Simultaneously, Trump invited Putin to the peace board. Ironically, I do not judge this when thinking strategically, recalling Sun Tzu: “If you know the enemy and know yourself, you need not fear the result of hundred battles. If you know yourself but not the enemy, for every victory gained you will also suffer a defeat. If you know neither the enemy nor yourself, you will succumb in every battle”. I believe Trump is pushing to keep friends close and enemies closer by creating proximity to Putin. Trump must control Putin if they aim to maintain US power.
Regarding the use of force, I do not believe Trump will ever use force to seize Greenland, despite answering “no comment” when asked by a reporter. Neither I nor Alexander Stubb, the Finland president, believe the US will take military control of Greenland.
The Trump tariff playbook is fairly simple but effective. A barking dog seldom bites; Trump does not truly want tariffs to go live, but rather seeks leverage against the opponent. He starts with a message on his channel mentioning tariffs on a Friday or Saturday when US markets are closed. Later that day or shortly after, he increases the tariffs to a larger number. By Saturday or Sunday, he doubles down to create fear. Usually, as countries get online and Sunday futures open in fear, the stock market dumps. On Monday, Trump continues applying pressure, but investors eventually realize tariffs are not yet live. During the week, dip buyers fade until smart money enters and the real dip happens. The weekend after, Trump posts that discussions are underway and he is working toward a solution with world leaders. Sunday futures then open with optimism, Bessent goes live to reassure investors of progress toward a deal, and over the next 2-4 weeks, the trade deal dominates conversations, driven by positive sentiment. Eventually, we hit a new ATH. It is all cinema; enjoy the movie.
Amidst this, China keeps growing above expectations, posting 4.5% GDP YoY and an even more impressive 5.2% industrial production YoY.
The Davos world economic forum will be crucial for geopolitical considerations and trade deals, but also for gathering information on the market structure bill, tokenization, and stablecoins. After Eleanor Terrett spread FUD mentioning potential White House support removal if Coinbase does not negotiate with banks, Brian highlighted the lack of accuracy on that information. Now, on the Davos playground, he mentioned they are meeting with banks and CEOs to figure out a win-win solution. Stablecoins should be an opportunity for both banks and crypto companies, provided we are all treated on a level playing field.

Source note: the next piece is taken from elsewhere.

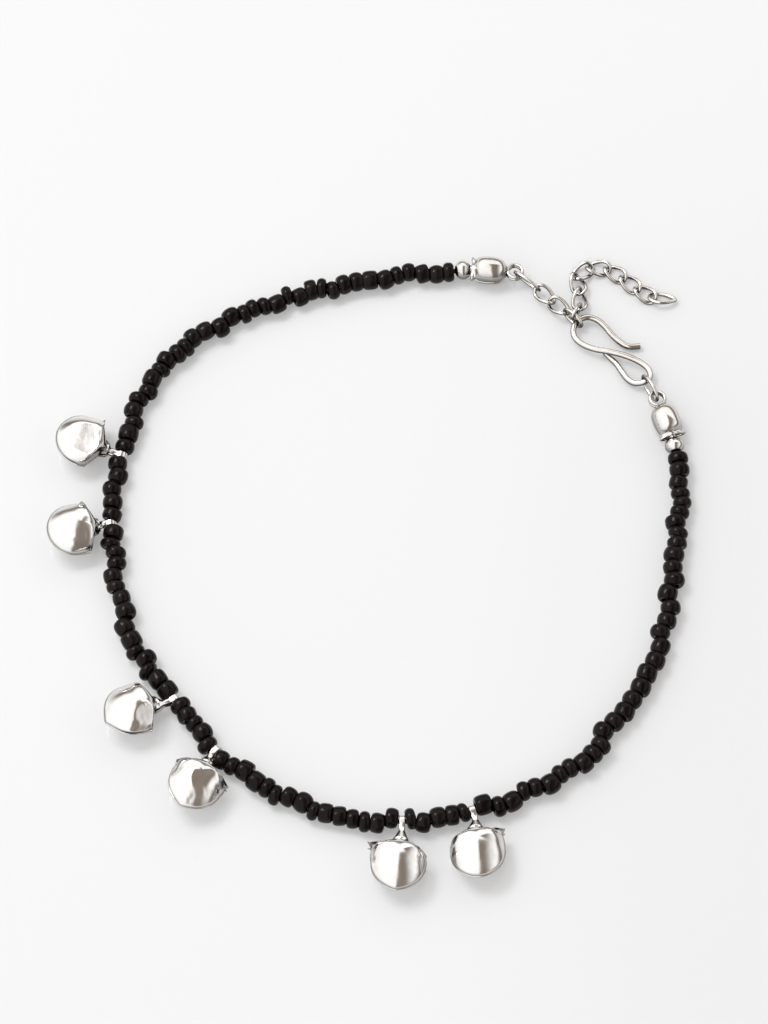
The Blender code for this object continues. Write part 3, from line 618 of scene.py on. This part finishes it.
bell_silver = silver("bell_silver", (0.92, 0.90, 0.87), 0.50, 0.15, 420.0, 0.00006)
for number, (bell, fold) in enumerate(zip(BELLS, BELL_FOLDS), 1):
    reach = bell["reach"] * 2 * BELL_RADIUS
    turn = math.radians(bell["turn"])
    tilt = bell_tilt(reach, turn)
    point, direction = along(STRING_PATH, bell_station(bell))
    place = level_frame(point, direction, STRING_HEIGHT) @ Matrix.Rotation(-tilt, 4, "Y")
    whole = bmesh.new()
    for upper in (True, False):
        cup = stamp_cup(reach / math.cos(tilt), turn, fold, upper, number * 3.1 + upper)
        half_mesh = bpy.data.meshes.new("cup")
        cup.to_mesh(half_mesh)
        cup.free()
        whole.from_mesh(half_mesh)
    bmesh.ops.remove_doubles(whole, verts=whole.verts, dist=0.00002)
    bmesh.ops.recalc_face_normals(whole, faces=whole.faces)
    crown = max(whole.verts, key=lambda vert: vert.co.z)
    if crown.normal.z < 0:
        bmesh.ops.reverse_faces(whole, faces=whole.faces)
    bmesh.ops.transform(whole, matrix=place, verts=whole.verts)
    for vert in whole.verts:
        vert.co.z = max(vert.co.z, 2 * BELL_SETTLE)
    item = mesh_item("folded_bell_%d" % number, whole, Matrix.Identity(4))
    wall = item.modifiers.new("sheet", "SOLIDIFY")
    wall.thickness = BELL_SHEET * 0.85
    wall.offset = -1.0
    show(item, bell_silver, "silver", "bell_%d" % number)


# Clasp hook: one length of round nickel-silver wire, bent to a long S with its eye wound
# round a jump ring and its cut end tucked under the shank.
WIRE_LINK = 0.55 * MM
LINK_LENGTH = 4.1 * MM
LINK_WIDTH = 2.7 * MM
LINK_GAP = 0.15 * MM
LINK_LEAN = (LINK_WIDTH - WIRE_LINK) / 4 * math.tan(math.radians(40))
LINK_PITCH = LINK_LENGTH - 2 * WIRE_LINK - LINK_GAP
HOOK_WIRE = 0.9 * MM
HOOK_ROUTE = [
    (40.2, 35.6, 0.6), (38.2, 35.6, 0.7), (36.4, 37.0, 0.8), (35.1, 38.6, 1.0),
    (33.9, 39.7, 1.15), (32.4, 40.1, 1.3), (30.9, 39.4, 1.35), (30.3, 38.1, 1.3),
    (30.5, 36.7, 1.3), (31.7, 35.5, 1.35), (33.5, 34.7, 1.45), (35.5, 34.3, 1.5),
    (37.7, 33.7, 1.45), (39.8, 32.8, 1.3), (41.2, 31.6, 1.3), (41.5, 30.3, 1.35),
    (40.8, 29.4, 1.5), (39.3, 29.3, 1.05), (38.2, 30.1, 0.75), (37.4, 31.4, 0.55),
    (36.6, 32.8, 0.45), (35.7, 33.8, 0.45), (34.9, 34.8, 0.45),
]
HOOK_EYE_POINT = 16
wire_silver = silver("drawn_wire", (0.86, 0.82, 0.77), 0.07, 0.12, 1500.0, 0.00003)
hook_path = smooth_path([Vector(point) * MM for point in HOOK_ROUTE], 10)
wire_piece("clasp_hook", hook_path, HOOK_WIRE, False, wire_silver, "silver", "hook")


# Jump rings, cut from a coil of thinner wire and closed with pliers: one joins the first cap
# to the chain, the other joins the second cap to the eye of the hook.
RING_WIRE = 0.5 * MM
RING_HALF_WIDTH = 1.4 * MM
RING_SEAT = 0.3
LEAD_ROUTE = [(25.1, 44.8, 1.45), (27.2, 42.9, 1.1), (29.3, 41.0, 1.25), (31.4, 38.8, 1.5)]


def wire_frame(start, end, roll):
    """Return a frame midway between two points, with X from one to the other."""
    ahead = (end - start).normalized()
    turned = ahead.to_track_quat("X", "Z").to_matrix().to_4x4()
    return Matrix.Translation((start + end) / 2) @ turned @ Matrix.Rotation(math.radians(roll), 4, "X")


def oval(half_length, half_width, lean, count=48):
    """Return a closed oval whose two ends lean opposite ways."""
    return [Vector((half_length * math.cos(turn), half_width * math.sin(turn), lean * math.sin(2 * turn)))
            for turn in (2 * math.pi * index / count for index in range(count))]


def jump_ring(number, start, end, roll):
    """Oval ring between two loops."""
    half_length = (end - start).length / 2 + (RING_WIRE + LINK_GAP) / 2
    place = wire_frame(start, end, roll)
    points = [place @ point for point in oval(half_length, RING_HALF_WIDTH, 0.0)]
    wire_piece("closed_ring_%d" % number, points, RING_WIRE, True, wire_silver, "silver",
               "jump_ring_%d" % number)


lead_path = smooth_path([Vector(point) * MM for point in LEAD_ROUTE])
joints = [lead_path[0]]
for point in lead_path:
    while (point - joints[-1]).length >= LINK_PITCH and len(joints) <= 3:
        joints.append(joints[-1] + (point - joints[-1]).normalized() * LINK_PITCH)
for number in (1, 2):
    end = string_end(number)[0]
    loop = Vector((end.x, end.y, CAP_DIAMETER / 2))
    if number == 1:
        toward = (joints[0] - loop).normalized()
        jump_ring(1, loop + toward * CAP_LOOP_RADIUS * RING_SEAT, joints[0], 105.0)
    else:
        eye = Vector(HOOK_ROUTE[HOOK_EYE_POINT]) * MM
        toward = (loop - eye).normalized()
        seat = loop - toward * CAP_LOOP_RADIUS * RING_SEAT
        jump_ring(2, eye - toward * (HOOK_WIRE + LINK_GAP) / 2, seat, 85.0)


# Extension chain: oval links of drawn wire, each twisted so that the row lies flat. The hook
# holds the third link, and the free end lies in a curl on the table.
HELD_LINK_ROLL = 82.0
TAIL_START = (31.8, 42.9)
TAIL_LINKS = [
    {"heading": 86.0, "slack": 0.1, "roll": 30.0},
    {"heading": 104.0, "slack": 0.2, "roll": 20.0},
    {"heading": 38.0, "slack": 0.3, "roll": 0.0},
    {"heading": -4.0, "slack": 0.4, "roll": 0.0},
    {"heading": -34.0, "slack": 0.2, "roll": 0.0},
    {"heading": -42.0, "slack": 0.1, "roll": 0.0},
    {"heading": -34.0, "slack": 0.1, "roll": 0.0},
]
LEAF_HEADING = -6.0
LEAF_SLACK = 0.5
LEAF_ROLL = -25.0


def chain_link(number, start, end, lean, roll):
    """One oval link between two joints."""
    place = wire_frame(start, end, roll)
    level_points = oval((LINK_LENGTH - WIRE_LINK) / 2, (LINK_WIDTH - WIRE_LINK) / 2, lean)
    wire_piece("oval_link_%d" % number, [place @ point for point in level_points], WIRE_LINK, True,
               wire_silver, "silver", "chain_link_%d" % number)


def heading_vector(degrees):
    """Return a level direction."""
    return Vector((math.cos(math.radians(degrees)), math.sin(math.radians(degrees)), 0.0))


def rest_height(points, roll):
    """Return the height at which a rolled loop of wire just touches the surface."""
    turn = math.radians(roll)
    return WIRE_LINK / 2 - min(point.y * math.sin(turn) + point.z * math.cos(turn) for point in points)


chain_link(1, joints[0], joints[1], -LINK_LEAN, 0.0)
chain_link(2, joints[1], joints[2], -LINK_LEAN, 0.0)
chain_link(3, joints[2], joints[3], 0.0, HELD_LINK_ROLL)
ahead = (joints[3] - joints[2]).normalized()
roll = math.radians(HELD_LINK_ROLL)
level = Vector((-ahead.y, ahead.x, 0.0)).normalized()
across = level * math.cos(roll) + Vector((0.0, 0.0, math.sin(roll)))
upper_wire = (joints[2] + joints[3]) / 2 + across * (LINK_WIDTH - WIRE_LINK) / 2
drop = upper_wire.z - LINK_LEAN - WIRE_LINK / 2
onward = (Vector((TAIL_START[0] * MM, TAIL_START[1] * MM, upper_wire.z)) - upper_wire).normalized()
toward = (onward * math.sqrt(LINK_PITCH ** 2 - drop ** 2) - Vector((0.0, 0.0, drop))).normalized()
start = upper_wire - toward * (WIRE_LINK + LINK_GAP) / 2
joint = start + toward * LINK_PITCH
chain_link(4, start, joint, 0.0, 90.0)
before = toward
flat_oval = oval((LINK_LENGTH - WIRE_LINK) / 2, (LINK_WIDTH - WIRE_LINK) / 2, LINK_LEAN, 12)
for number, row in enumerate(TAIL_LINKS, 5):
    ahead = heading_vector(row["heading"])
    start = joint - before * row["slack"] * WIRE_LINK
    start.z = rest_height(flat_oval, row["roll"])
    joint = start + ahead * LINK_PITCH
    chain_link(number, start, joint, LINK_LEAN, row["roll"])
    before = ahead


# Leaf: the chain's last drop, a length of the same wire bent round at its root and pinched to
# a point at its tip.
LEAF_LENGTH = 3.9 * MM
LEAF_WIDTH = 2.5 * MM
LEAF_PINCH = 0.3
LEAF_STEPS = 48
start = joint - before * LEAF_SLACK * WIRE_LINK
end = start + heading_vector(LEAF_HEADING) * LINK_PITCH
points = []
for index in range(LEAF_STEPS):
    turn = 2 * math.pi * index / LEAF_STEPS
    width = LEAF_WIDTH * ((1 - math.cos(turn)) / 2) ** LEAF_PINCH
    points.append(Vector((LEAF_LENGTH / 2 * math.cos(turn), width / 2 * math.sin(turn), 0.0)))
height = Vector((0.0, 0.0, rest_height(points, LEAF_ROLL)))
plan = Vector((1.0, 1.0, 0.0))
shift = LEAF_LENGTH / 2 - (end - start).length / 2 - (WIRE_LINK + LINK_GAP) / 2
place = wire_frame(start * plan + height, end * plan + height, LEAF_ROLL)
place = place @ Matrix.Translation((shift, 0, 0))
wire_piece("leaf_end", [place @ point for point in points], WIRE_LINK, True, wire_silver, "silver",
           "leaf_drop")


# The table: a sheet of glossy white board, faintly lit from below as in a light tent, so every
# piece has a soft contact shadow and a faint reflection.
bm = bmesh.new()
bmesh.ops.create_grid(bm, x_segments=1, y_segments=1, size=3.0)
floor_mesh = bpy.data.meshes.new("white_table")
bm.to_mesh(floor_mesh)
bm.free()
floor = bpy.data.objects.new("white_table", floor_mesh)
bpy.context.scene.collection.objects.link(floor)
board, tree, shader = node_material("glossy_white_board")
shader.inputs["Base Color"].default_value = (0.53, 0.53, 0.535, 1.0)
shader.inputs["Roughness"].default_value = 0.12
shader.inputs["Emission Color"].default_value = (1.0, 1.0, 1.0, 1.0)
shader.inputs["Emission Strength"].default_value = 0.275
floor.data.materials.append(board)

# Soft studio light: a pale room that darkens to warm grey low on its walls, one large soft
# lamp from the upper left, and the dim screen at the near right that the metal mirrors.
world = bpy.data.worlds.new("pale_room")
bpy.context.scene.world = world
world.use_nodes = True
tree = world.node_tree
sky = tree.nodes["Background"]
look = tree.nodes.new("ShaderNodeTexCoord").outputs["Generated"]
split = add_node(tree, "ShaderNodeSeparateXYZ", [(look, "Vector")])


def ramp_between(source, low, high, start, stop):
    """Return a smooth change from one value to another as a socket grows."""
    node = add_node(tree, "ShaderNodeMapRange", [(source, "Value")], From_Min=low, From_Max=high,
                    To_Min=start, To_Max=stop, interpolation_type="SMOOTHSTEP")
    return node.outputs["Result"]


def product(a, b):
    """Return the product of two sockets."""
    node = add_node(tree, "ShaderNodeMath", [(a, 0), (b, 1)], operation="MULTIPLY")
    return node.outputs["Value"]


across, depth, up = split.outputs


def blend_colour(factor, first, second):
    """Return a mix of two colours, either of which may be a socket."""
    node = add_node(tree, "ShaderNodeMix", [(factor, "Factor")], data_type="RGBA")
    for index, colour in ((6, first), (7, second)):
        if isinstance(colour, tuple):
            node.inputs[index].default_value = (*colour, 1.0)
        else:
            tree.links.new(colour, node.inputs[index])
    return node.outputs[2]


PALE_WALL = (1.20, 1.20, 1.20)
WARM_SKIRTING = (0.20, 0.175, 0.155)
WARM_SCREEN = (0.235, 0.195, 0.165)
slant = add_node(tree, "ShaderNodeMath", [(across, 0), (depth, 1)], operation="ADD").outputs["Value"]
skirting = product(ramp_between(up, 0.20, 0.42, 1.0, 0.0), ramp_between(slant, -0.35, 0.35, 0.12, 1.0))
right_edge = ramp_between(across, 0.34, 0.95, 1.0, 0.0)
far_edge = ramp_between(depth, 0.44, 0.50, 1.0, 0.0)
screen = product(product(ramp_between(across, 0.02, 0.06, 0.0, 1.0), right_edge), far_edge)
room = blend_colour(skirting, PALE_WALL, WARM_SKIRTING)
room = blend_colour(screen, room, WARM_SCREEN)
tree.links.new(room, sky.inputs["Color"])
sky.inputs["Strength"].default_value = 1.0

lamp = bpy.data.lights.new("soft_lamp", "AREA")
lamp.shape = "RECTANGLE"
lamp.size = 0.45
lamp.size_y = 0.33
lamp.energy = 4.6
lamp_item = bpy.data.objects.new("soft_lamp", lamp)
lamp_item.location = (-0.45, 0.35, 0.9)
lamp_item.rotation_euler = (Vector((0, 0, 0)) - lamp_item.location).to_track_quat("-Z", "Y").to_euler()
bpy.context.scene.collection.objects.link(lamp_item)

# The camera: over the near edge of the table with a long lens, looking steeply down.
AIM = Vector((2.1, 8.9, 0.0)) * MM
VIEW_RISE = math.radians(66)
camera = bpy.data.cameras.new("camera")
camera.lens = 132.4
camera.sensor_width = 36.0
camera_item = bpy.data.objects.new("camera", camera)
camera_item.location = AIM + Vector((0, -math.cos(VIEW_RISE), math.sin(VIEW_RISE))) * 0.55
camera_item.rotation_euler = (math.pi / 2 - VIEW_RISE, 0, 0)
bpy.context.scene.collection.objects.link(camera_item)
bpy.context.scene.camera = camera_item
bpy.context.scene.view_settings.view_transform = "Standard"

Traditional markets are currently at euphoric levels that I have not traded before. This is different for me because, in crypto, I know how to trade and react to markets that usually fade in a couple of weeks or months. However, in traditional markets, trends can take years to break. And patient is the wise friend. US equity ETFs attracted a record +400b over the last three months. Leverage long-ETFs now hold $145b in assets, while funds shorting the market hold only $12b. Risk appetite is through the roof. Silver futures keep rallying, now trading at $90, up 30% YTD already. It is crazy, with Shanghai premiums gapping at 4x over the last few weeks.
10-year tbills rise to $4.25%, higher since September.
Bitcoin still trading bellow STH-Cost basis; But institutional balance-sheet flows have gone through a full reset over the past few months. Net flows on ETF, corporations and sovereign entities have now stabilized, marking a clear exhaustion of sell-side pressure form long-term structural holders. CVD transitioning back into buy-dominant regime. We are looking ahead Q1, to be constructive. With sell pressure easing, with further inflows that eventually will be reflected in prices.